▶ Dataset content

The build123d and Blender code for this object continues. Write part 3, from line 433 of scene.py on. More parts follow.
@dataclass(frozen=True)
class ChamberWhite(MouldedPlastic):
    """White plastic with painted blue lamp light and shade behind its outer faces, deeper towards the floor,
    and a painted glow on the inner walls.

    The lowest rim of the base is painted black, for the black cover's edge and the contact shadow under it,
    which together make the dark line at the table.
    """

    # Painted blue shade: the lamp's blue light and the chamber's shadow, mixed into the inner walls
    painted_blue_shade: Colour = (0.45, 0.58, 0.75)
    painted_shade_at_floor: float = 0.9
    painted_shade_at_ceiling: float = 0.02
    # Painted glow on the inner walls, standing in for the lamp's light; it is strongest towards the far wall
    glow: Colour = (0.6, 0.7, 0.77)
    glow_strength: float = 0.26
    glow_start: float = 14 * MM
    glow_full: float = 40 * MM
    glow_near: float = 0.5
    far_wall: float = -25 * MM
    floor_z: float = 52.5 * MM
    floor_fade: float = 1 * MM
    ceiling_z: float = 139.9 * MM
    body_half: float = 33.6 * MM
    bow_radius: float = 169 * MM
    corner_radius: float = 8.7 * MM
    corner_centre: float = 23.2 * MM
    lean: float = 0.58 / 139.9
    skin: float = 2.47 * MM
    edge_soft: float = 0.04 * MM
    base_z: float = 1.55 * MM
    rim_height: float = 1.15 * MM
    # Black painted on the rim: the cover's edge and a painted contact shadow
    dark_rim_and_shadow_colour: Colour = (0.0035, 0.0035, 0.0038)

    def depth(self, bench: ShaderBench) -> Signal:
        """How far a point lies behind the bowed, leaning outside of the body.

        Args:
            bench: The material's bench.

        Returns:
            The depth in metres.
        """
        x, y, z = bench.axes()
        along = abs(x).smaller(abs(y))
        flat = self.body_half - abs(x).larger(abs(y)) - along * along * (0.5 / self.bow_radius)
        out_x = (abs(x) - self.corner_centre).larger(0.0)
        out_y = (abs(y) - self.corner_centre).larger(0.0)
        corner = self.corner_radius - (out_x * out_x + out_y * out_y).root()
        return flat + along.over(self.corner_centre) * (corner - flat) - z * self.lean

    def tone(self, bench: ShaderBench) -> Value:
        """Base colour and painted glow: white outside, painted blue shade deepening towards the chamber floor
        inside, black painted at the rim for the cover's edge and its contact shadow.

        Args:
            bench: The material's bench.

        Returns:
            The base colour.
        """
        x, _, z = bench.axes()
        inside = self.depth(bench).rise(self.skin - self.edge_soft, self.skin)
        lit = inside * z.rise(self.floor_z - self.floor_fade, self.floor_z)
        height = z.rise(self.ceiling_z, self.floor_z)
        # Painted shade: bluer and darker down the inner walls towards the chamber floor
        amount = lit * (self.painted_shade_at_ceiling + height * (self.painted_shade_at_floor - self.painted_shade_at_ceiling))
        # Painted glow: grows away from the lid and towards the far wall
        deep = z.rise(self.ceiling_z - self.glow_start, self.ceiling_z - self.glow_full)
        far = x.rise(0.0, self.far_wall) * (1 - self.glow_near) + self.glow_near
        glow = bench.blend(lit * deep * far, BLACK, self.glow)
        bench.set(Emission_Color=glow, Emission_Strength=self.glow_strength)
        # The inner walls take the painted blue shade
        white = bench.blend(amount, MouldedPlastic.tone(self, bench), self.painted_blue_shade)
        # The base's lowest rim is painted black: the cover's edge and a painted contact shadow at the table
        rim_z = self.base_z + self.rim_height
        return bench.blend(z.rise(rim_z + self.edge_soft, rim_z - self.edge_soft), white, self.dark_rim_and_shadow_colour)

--

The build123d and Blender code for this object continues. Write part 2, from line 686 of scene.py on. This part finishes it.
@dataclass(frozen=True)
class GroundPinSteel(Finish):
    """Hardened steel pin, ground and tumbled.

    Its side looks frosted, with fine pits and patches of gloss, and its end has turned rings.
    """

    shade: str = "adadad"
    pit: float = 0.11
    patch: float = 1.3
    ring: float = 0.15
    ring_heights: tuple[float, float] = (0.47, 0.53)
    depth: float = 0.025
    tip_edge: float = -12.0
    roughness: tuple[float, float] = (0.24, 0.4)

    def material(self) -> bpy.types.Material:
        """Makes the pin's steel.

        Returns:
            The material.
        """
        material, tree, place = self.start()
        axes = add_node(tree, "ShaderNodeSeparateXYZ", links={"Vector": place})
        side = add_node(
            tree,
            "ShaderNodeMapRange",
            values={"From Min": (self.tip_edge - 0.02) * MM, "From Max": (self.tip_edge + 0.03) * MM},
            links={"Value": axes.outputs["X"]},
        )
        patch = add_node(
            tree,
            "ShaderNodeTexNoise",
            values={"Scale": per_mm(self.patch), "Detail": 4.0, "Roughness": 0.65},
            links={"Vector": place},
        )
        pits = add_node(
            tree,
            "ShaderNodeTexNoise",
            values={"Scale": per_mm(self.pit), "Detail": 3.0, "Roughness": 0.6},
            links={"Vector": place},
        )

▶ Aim
Exactly as written, return the lines from the line containing "part finishes it." through the line containing "ground and tumbled.", both included.

▶ Answer for the task
The build123d and Blender code for this object continues. Write part 2, from line 686 of scene.py on. This part finishes it.
@dataclass(frozen=True)
class GroundPinSteel(Finish):
    """Hardened steel pin, ground and tumbled.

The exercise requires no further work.